Jakub Wilk postanowił w tradycyjny sposób przygotować świece na święto Matki Bożej Gromnicznej.
Chcemy przygotować "światło do Kościoła", bo tak się dawniej mówiło, ale chcemy to zrobić w tradycyjny sposób, czyli lać świece na kole - tłumaczy J. Wilk. Jest pszczelarzem, tak że temat wosku, przygotowania świec jest mu bliski, wcześniej zrobił już paschał do kościoła w Cerkiewniku.

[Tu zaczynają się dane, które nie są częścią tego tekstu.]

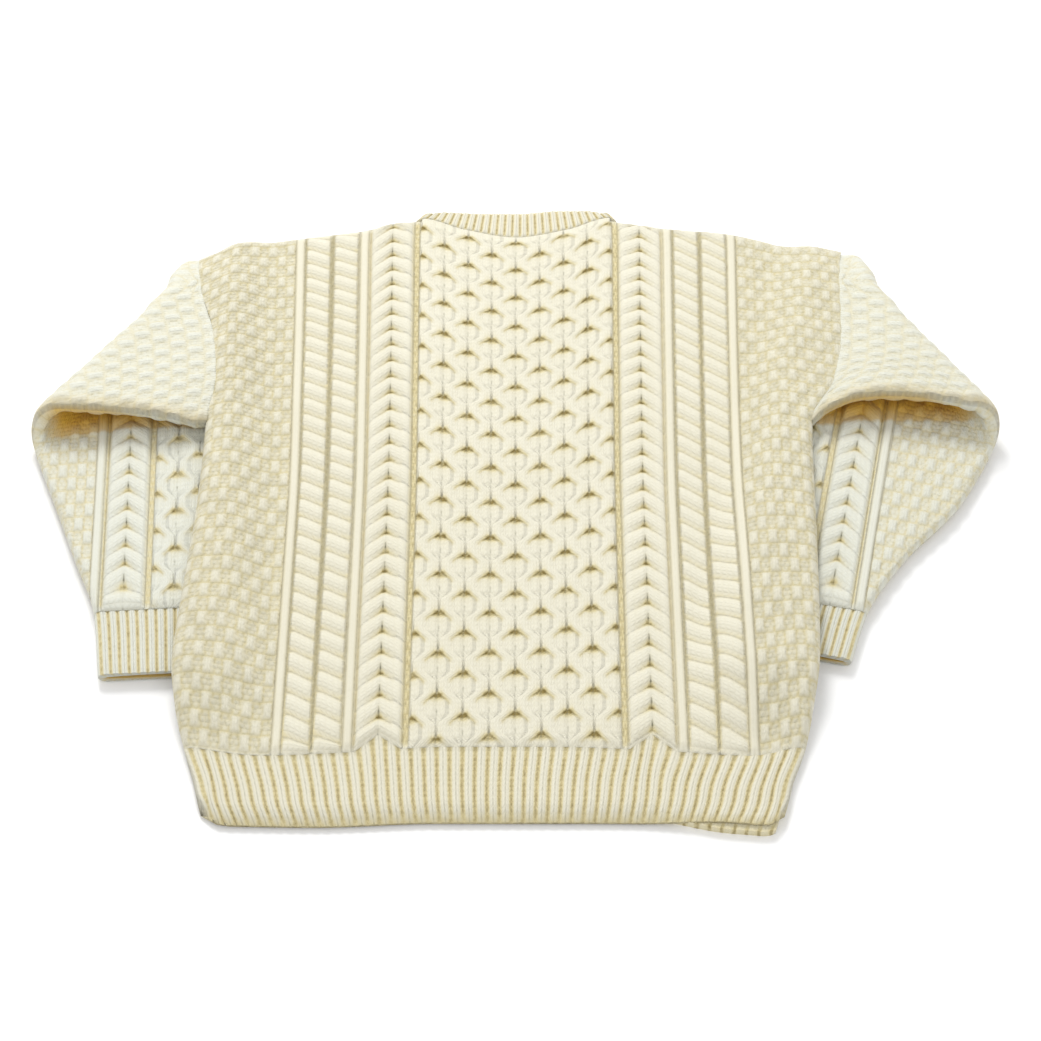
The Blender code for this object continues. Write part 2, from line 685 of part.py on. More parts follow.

- Od tego się zaczęło. Chciałem, żeby paschał był prawdziwie "owocem pracy pszczelego roju", tak jak słyszymy podczas liturgii w Wielką Sobotę. Przygotowując się do stworzenia paschału, trafiłem również na opisy tradycyjnego lania świec, m.in. w Starej Białej ta tradycja jest żywa i kultywowana. Pomyślałem, że warto spróbować i na Warmii - opowiada J. Wilk.
Razem z przyjaciółmi przygotowali wosk, sprowadzili i poddali renowacji stare koło od wozu i w końcu spotkali się na wspólnym laniu świec. - One mają symbolizować Chrystusa, my chcemy, by to światło promieniowało również na innych. Mam nadzieję, że każdy je zabierze do domu, poniesie dalej i ono będzie się rozprzestrzeniać - mówi J. Wilk.
Spotkanie rozpoczęło się od modlitwy, były śpiewy, wspólny posiłek i oczywiście praca, która zaowocowała stworzeniem 60 gromnic.
- W dzisiejszych czasach, kiedy istnieją instalacje odgromowe, gromnica w oknie może się zdawać niepotrzebna, ale są różne gromy, które mogą padać na dom, a nawet w domu. Na takie czasy te gromnice szykujemy - tłumaczy pan Jakub.